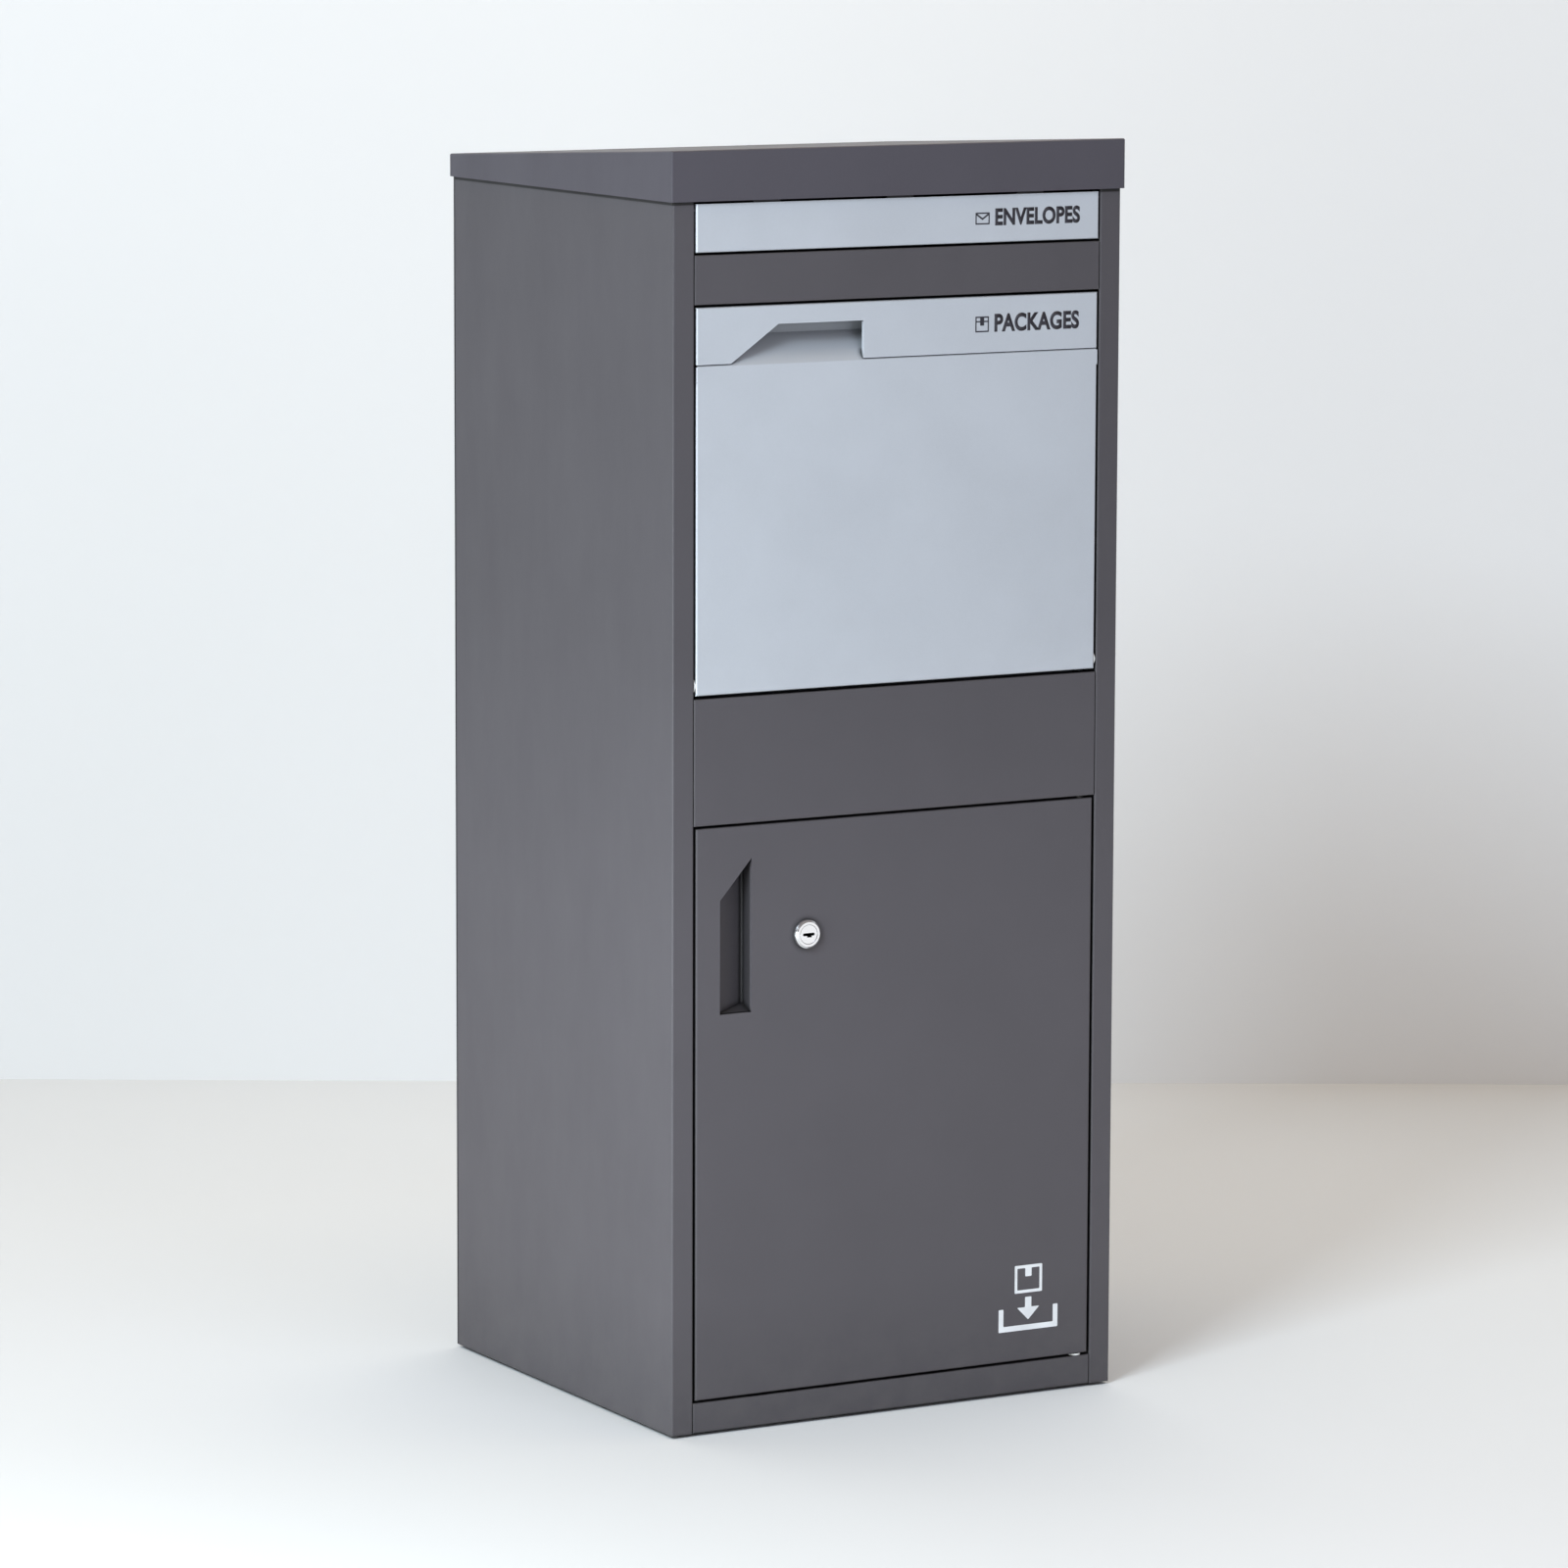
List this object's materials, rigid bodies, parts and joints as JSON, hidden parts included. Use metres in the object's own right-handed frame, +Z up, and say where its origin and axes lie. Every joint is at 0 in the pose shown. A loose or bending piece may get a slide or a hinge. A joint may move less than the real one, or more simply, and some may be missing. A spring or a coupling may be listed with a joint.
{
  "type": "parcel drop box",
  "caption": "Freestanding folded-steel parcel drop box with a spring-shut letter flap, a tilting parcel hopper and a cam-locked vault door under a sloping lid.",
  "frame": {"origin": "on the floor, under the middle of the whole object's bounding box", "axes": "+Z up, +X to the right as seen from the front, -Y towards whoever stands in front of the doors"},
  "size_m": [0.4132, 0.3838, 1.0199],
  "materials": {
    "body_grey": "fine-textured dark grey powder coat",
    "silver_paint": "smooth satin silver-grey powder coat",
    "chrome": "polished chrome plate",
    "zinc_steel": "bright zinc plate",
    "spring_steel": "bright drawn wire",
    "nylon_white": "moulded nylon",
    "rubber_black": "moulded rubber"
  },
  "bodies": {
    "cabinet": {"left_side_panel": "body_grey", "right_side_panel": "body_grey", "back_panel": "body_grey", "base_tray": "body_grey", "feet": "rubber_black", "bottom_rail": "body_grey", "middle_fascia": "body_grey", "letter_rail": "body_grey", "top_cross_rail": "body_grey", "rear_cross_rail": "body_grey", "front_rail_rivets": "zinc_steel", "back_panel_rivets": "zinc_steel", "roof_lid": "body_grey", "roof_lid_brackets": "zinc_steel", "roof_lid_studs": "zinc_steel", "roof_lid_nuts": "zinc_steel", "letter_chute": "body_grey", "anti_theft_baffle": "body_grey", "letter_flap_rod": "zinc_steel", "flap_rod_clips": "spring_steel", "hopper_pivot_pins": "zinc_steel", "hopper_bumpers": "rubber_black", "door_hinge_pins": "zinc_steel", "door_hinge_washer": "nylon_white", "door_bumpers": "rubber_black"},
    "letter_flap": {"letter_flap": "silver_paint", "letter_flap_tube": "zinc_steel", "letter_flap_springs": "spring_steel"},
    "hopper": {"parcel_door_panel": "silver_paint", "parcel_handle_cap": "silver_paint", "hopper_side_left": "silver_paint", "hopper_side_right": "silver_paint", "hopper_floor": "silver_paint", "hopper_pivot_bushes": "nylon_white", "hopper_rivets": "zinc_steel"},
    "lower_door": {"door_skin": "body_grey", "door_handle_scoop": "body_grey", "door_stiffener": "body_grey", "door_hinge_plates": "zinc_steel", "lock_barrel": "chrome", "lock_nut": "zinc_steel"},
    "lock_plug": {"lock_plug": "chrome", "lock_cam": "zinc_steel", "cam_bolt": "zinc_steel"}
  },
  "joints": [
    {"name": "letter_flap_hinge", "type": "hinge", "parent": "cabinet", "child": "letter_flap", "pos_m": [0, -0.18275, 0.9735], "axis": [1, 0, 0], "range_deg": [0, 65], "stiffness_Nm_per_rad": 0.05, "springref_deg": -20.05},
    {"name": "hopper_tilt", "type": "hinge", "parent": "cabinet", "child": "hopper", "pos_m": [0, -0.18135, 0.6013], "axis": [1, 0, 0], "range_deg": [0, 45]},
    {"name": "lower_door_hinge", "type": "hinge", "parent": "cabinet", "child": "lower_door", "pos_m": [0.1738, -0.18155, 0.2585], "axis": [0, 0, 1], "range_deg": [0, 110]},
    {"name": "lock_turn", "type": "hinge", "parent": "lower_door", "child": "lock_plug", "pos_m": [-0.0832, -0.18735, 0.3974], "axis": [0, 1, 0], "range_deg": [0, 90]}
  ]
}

+ + +

▸ **Problem statement**:
Each line must be given again exactly as written above.

▸ **Correct output**:
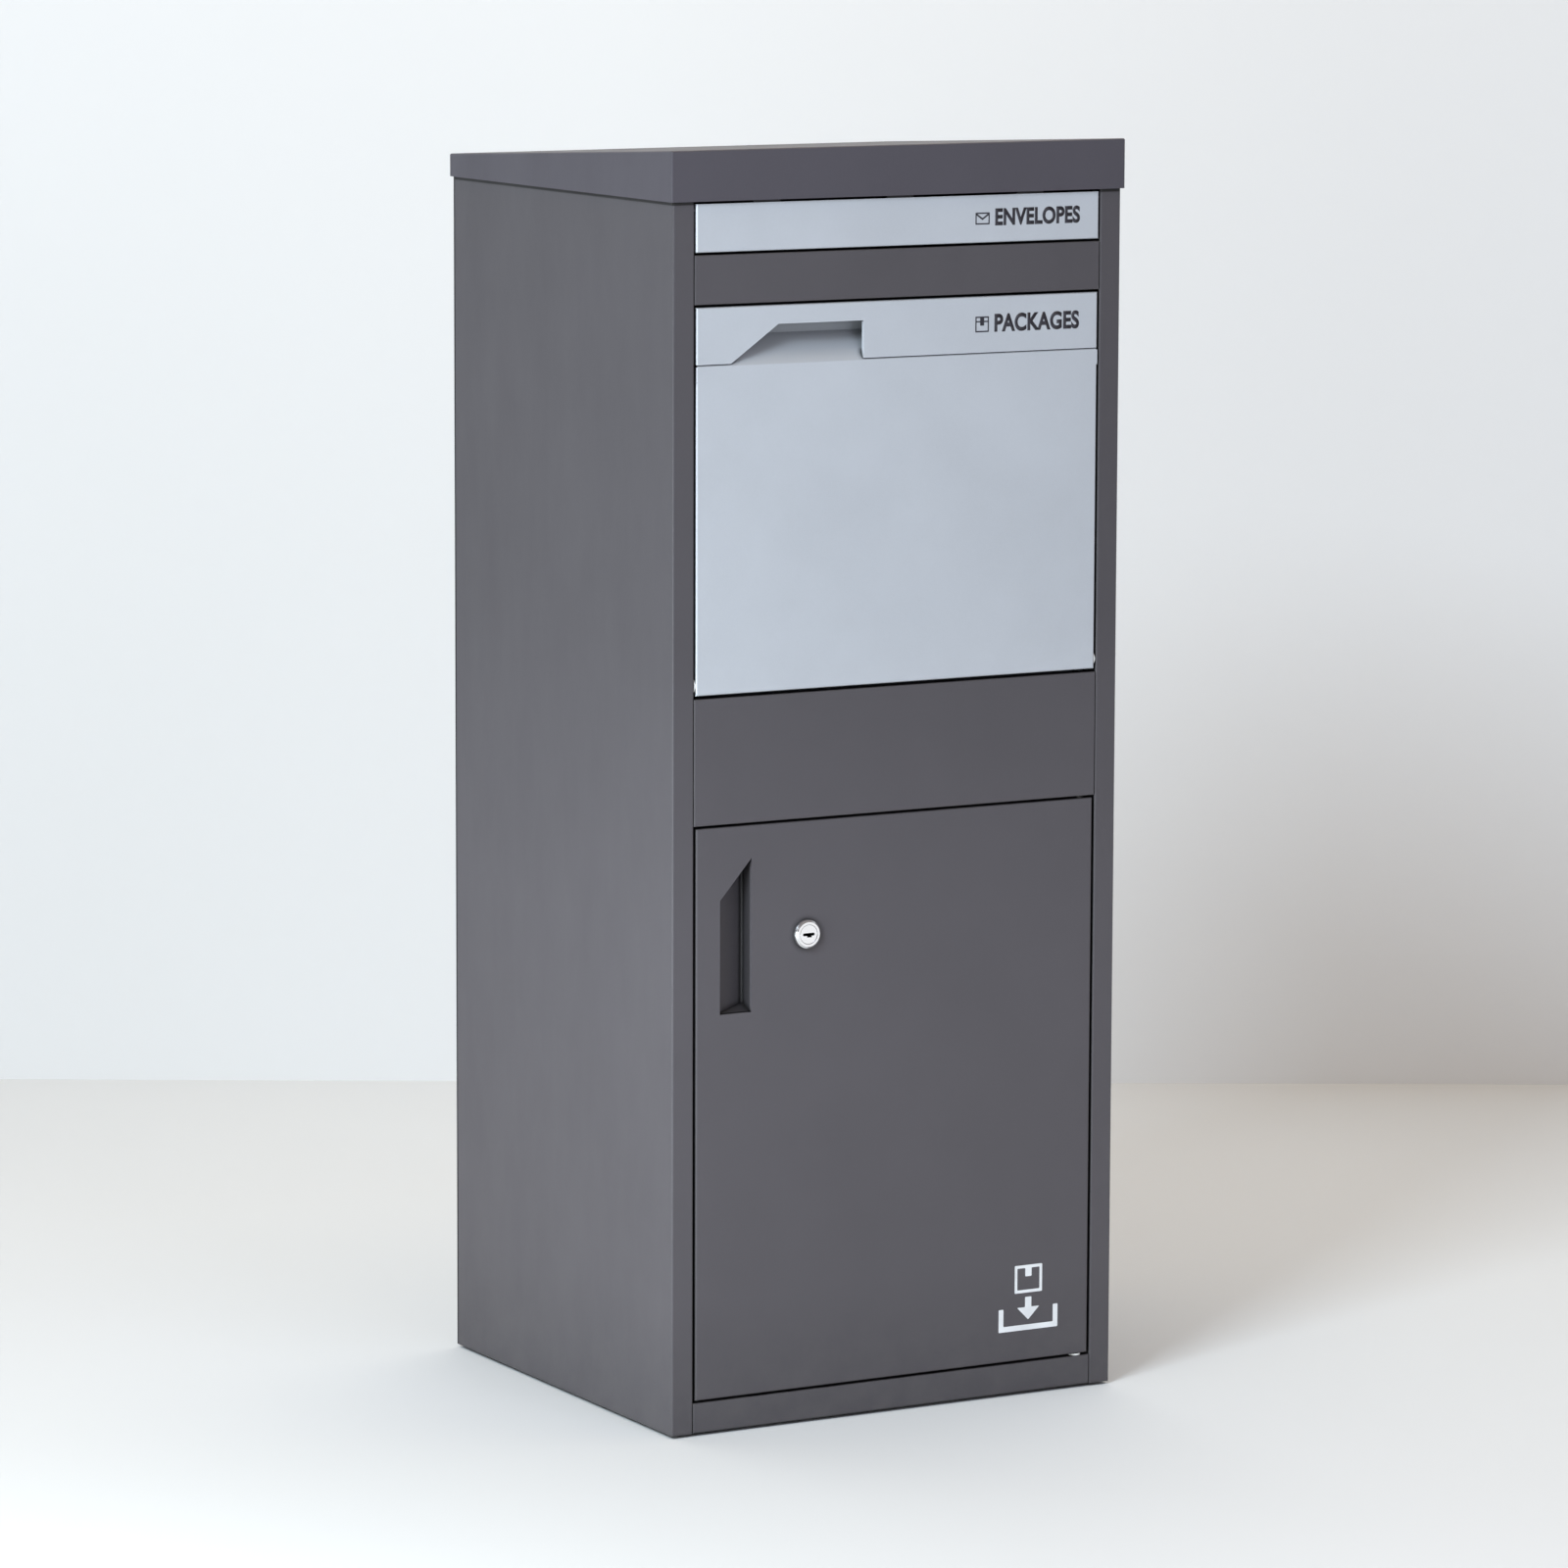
List this object's materials, rigid bodies, parts and joints as JSON, hidden parts included. Use metres in the object's own right-handed frame, +Z up, and say where its origin and axes lie. Every joint is at 0 in the pose shown. A loose or bending piece may get a slide or a hinge. A joint may move less than the real one, or more simply, and some may be missing. A spring or a coupling may be listed with a joint.
{
  "type": "parcel drop box",
  "caption": "Freestanding folded-steel parcel drop box with a spring-shut letter flap, a tilting parcel hopper and a cam-locked vault door under a sloping lid.",
  "frame": {"origin": "on the floor, under the middle of the whole object's bounding box", "axes": "+Z up, +X to the right as seen from the front, -Y towards whoever stands in front of the doors"},
  "size_m": [0.4132, 0.3838, 1.0199],
  "materials": {
    "body_grey": "fine-textured dark grey powder coat",
    "silver_paint": "smooth satin silver-grey powder coat",
    "chrome": "polished chrome plate",
    "zinc_steel": "bright zinc plate",
    "spring_steel": "bright drawn wire",
    "nylon_white": "moulded nylon",
    "rubber_black": "moulded rubber"
  },
  "bodies": {
    "cabinet": {"left_side_panel": "body_grey", "right_side_panel": "body_grey", "back_panel": "body_grey", "base_tray": "body_grey", "feet": "rubber_black", "bottom_rail": "body_grey", "middle_fascia": "body_grey", "letter_rail": "body_grey", "top_cross_rail": "body_grey", "rear_cross_rail": "body_grey", "front_rail_rivets": "zinc_steel", "back_panel_rivets": "zinc_steel", "roof_lid": "body_grey", "roof_lid_brackets": "zinc_steel", "roof_lid_studs": "zinc_steel", "roof_lid_nuts": "zinc_steel", "letter_chute": "body_grey", "anti_theft_baffle": "body_grey", "letter_flap_rod": "zinc_steel", "flap_rod_clips": "spring_steel", "hopper_pivot_pins": "zinc_steel", "hopper_bumpers": "rubber_black", "door_hinge_pins": "zinc_steel", "door_hinge_washer": "nylon_white", "door_bumpers": "rubber_black"},
    "letter_flap": {"letter_flap": "silver_paint", "letter_flap_tube": "zinc_steel", "letter_flap_springs": "spring_steel"},
    "hopper": {"parcel_door_panel": "silver_paint", "parcel_handle_cap": "silver_paint", "hopper_side_left": "silver_paint", "hopper_side_right": "silver_paint", "hopper_floor": "silver_paint", "hopper_pivot_bushes": "nylon_white", "hopper_rivets": "zinc_steel"},
    "lower_door": {"door_skin": "body_grey", "door_handle_scoop": "body_grey", "door_stiffener": "body_grey", "door_hinge_plates": "zinc_steel", "lock_barrel": "chrome", "lock_nut": "zinc_steel"},
    "lock_plug": {"lock_plug": "chrome", "lock_cam": "zinc_steel", "cam_bolt": "zinc_steel"}
  },
  "joints": [
    {"name": "letter_flap_hinge", "type": "hinge", "parent": "cabinet", "child": "letter_flap", "pos_m": [0, -0.18275, 0.9735], "axis": [1, 0, 0], "range_deg": [0, 65], "stiffness_Nm_per_rad": 0.05, "springref_deg": -20.05},
    {"name": "hopper_tilt", "type": "hinge", "parent": "cabinet", "child": "hopper", "pos_m": [0, -0.18135, 0.6013], "axis": [1, 0, 0], "range_deg": [0, 45]},
    {"name": "lower_door_hinge", "type": "hinge", "parent": "cabinet", "child": "lower_door", "pos_m": [0.1738, -0.18155, 0.2585], "axis": [0, 0, 1], "range_deg": [0, 110]},
    {"name": "lock_turn", "type": "hinge", "parent": "lower_door", "child": "lock_plug", "pos_m": [-0.0832, -0.18735, 0.3974], "axis": [0, 1, 0], "range_deg": [0, 90]}
  ]
}